• Task goal
Reproduce exactly the lines below from the one containing "in four lengths" through the one containing "cad_parts[node].hide_render = cad_parts[node].hide_viewport", including both, and nothing else.

• Supplied material
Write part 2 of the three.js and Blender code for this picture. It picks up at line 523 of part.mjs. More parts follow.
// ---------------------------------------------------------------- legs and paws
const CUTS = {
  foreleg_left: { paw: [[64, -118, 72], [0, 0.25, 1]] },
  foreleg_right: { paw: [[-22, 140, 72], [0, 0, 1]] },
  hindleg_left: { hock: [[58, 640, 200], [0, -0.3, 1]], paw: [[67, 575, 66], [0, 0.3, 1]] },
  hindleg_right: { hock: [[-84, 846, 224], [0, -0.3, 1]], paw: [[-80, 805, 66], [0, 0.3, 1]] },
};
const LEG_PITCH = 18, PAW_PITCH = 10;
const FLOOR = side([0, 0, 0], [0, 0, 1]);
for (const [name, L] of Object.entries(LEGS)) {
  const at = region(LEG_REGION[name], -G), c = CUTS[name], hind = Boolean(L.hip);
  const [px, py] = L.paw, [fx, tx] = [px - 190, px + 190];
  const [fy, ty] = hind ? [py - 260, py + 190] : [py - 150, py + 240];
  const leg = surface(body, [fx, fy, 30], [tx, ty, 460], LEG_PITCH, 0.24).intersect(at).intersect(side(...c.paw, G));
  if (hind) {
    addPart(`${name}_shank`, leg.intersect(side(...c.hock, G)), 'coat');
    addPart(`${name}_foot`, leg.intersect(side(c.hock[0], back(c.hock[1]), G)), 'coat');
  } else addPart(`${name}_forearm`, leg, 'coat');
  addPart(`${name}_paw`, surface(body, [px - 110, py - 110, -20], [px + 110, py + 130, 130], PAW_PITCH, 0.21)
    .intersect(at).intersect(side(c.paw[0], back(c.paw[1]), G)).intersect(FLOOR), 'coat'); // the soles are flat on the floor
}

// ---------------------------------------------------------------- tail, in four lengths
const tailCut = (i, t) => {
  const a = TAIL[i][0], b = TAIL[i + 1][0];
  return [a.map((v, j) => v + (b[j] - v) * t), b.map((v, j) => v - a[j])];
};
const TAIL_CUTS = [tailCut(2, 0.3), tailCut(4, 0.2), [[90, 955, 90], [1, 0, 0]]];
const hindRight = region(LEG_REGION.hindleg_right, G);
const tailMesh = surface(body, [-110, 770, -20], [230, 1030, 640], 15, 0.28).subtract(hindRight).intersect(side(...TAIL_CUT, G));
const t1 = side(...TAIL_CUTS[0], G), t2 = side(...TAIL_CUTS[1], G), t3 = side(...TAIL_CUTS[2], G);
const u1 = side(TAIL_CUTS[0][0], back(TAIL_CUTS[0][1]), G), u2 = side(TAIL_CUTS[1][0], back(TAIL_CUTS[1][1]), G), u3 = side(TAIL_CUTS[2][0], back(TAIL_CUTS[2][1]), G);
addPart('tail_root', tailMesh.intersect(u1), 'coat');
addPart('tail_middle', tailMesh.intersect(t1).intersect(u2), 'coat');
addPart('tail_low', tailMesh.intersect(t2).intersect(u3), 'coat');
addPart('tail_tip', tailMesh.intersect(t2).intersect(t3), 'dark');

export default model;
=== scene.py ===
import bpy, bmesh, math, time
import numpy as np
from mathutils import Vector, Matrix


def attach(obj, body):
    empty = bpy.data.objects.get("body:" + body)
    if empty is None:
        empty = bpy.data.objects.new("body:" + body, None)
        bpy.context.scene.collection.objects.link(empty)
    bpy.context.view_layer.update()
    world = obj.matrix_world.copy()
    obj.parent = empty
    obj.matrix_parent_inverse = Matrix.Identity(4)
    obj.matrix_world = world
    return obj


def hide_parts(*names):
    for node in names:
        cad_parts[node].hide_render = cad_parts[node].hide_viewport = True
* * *
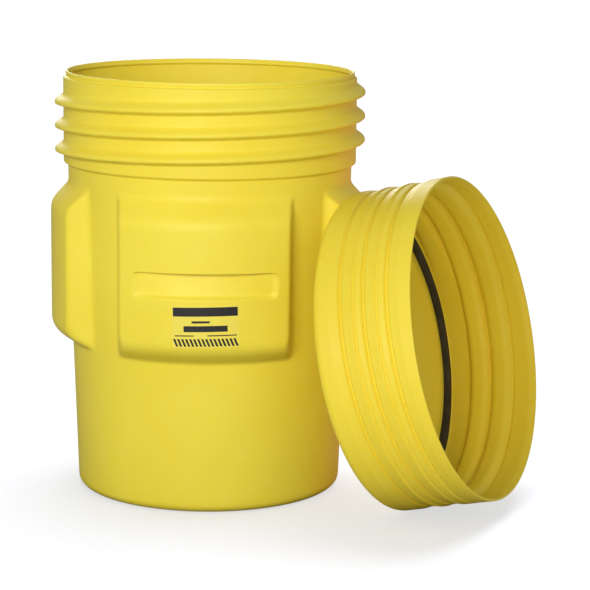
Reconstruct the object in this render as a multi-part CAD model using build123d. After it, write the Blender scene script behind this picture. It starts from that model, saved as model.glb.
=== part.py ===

• Answer
// ---------------------------------------------------------------- tail, in four lengths
const tailCut = (i, t) => {
  const a = TAIL[i][0], b = TAIL[i + 1][0];
  return [a.map((v, j) => v + (b[j] - v) * t), b.map((v, j) => v - a[j])];
};
const TAIL_CUTS = [tailCut(2, 0.3), tailCut(4, 0.2), [[90, 955, 90], [1, 0, 0]]];
const hindRight = region(LEG_REGION.hindleg_right, G);
const tailMesh = surface(body, [-110, 770, -20], [230, 1030, 640], 15, 0.28).subtract(hindRight).intersect(side(...TAIL_CUT, G));
const t1 = side(...TAIL_CUTS[0], G), t2 = side(...TAIL_CUTS[1], G), t3 = side(...TAIL_CUTS[2], G);
const u1 = side(TAIL_CUTS[0][0], back(TAIL_CUTS[0][1]), G), u2 = side(TAIL_CUTS[1][0], back(TAIL_CUTS[1][1]), G), u3 = side(TAIL_CUTS[2][0], back(TAIL_CUTS[2][1]), G);
addPart('tail_root', tailMesh.intersect(u1), 'coat');
addPart('tail_middle', tailMesh.intersect(t1).intersect(u2), 'coat');
addPart('tail_low', tailMesh.intersect(t2).intersect(u3), 'coat');
addPart('tail_tip', tailMesh.intersect(t2).intersect(t3), 'dark');

export default model;
=== scene.py ===
import bpy, bmesh, math, time
import numpy as np
from mathutils import Vector, Matrix


def attach(obj, body):
    empty = bpy.data.objects.get("body:" + body)
    if empty is None:
        empty = bpy.data.objects.new("body:" + body, None)
        bpy.context.scene.collection.objects.link(empty)
    bpy.context.view_layer.update()
    world = obj.matrix_world.copy()
    obj.parent = empty
    obj.matrix_parent_inverse = Matrix.Identity(4)
    obj.matrix_world = world
    return obj


def hide_parts(*names):
    for node in names:
        cad_parts[node].hide_render = cad_parts[node].hide_viewport = True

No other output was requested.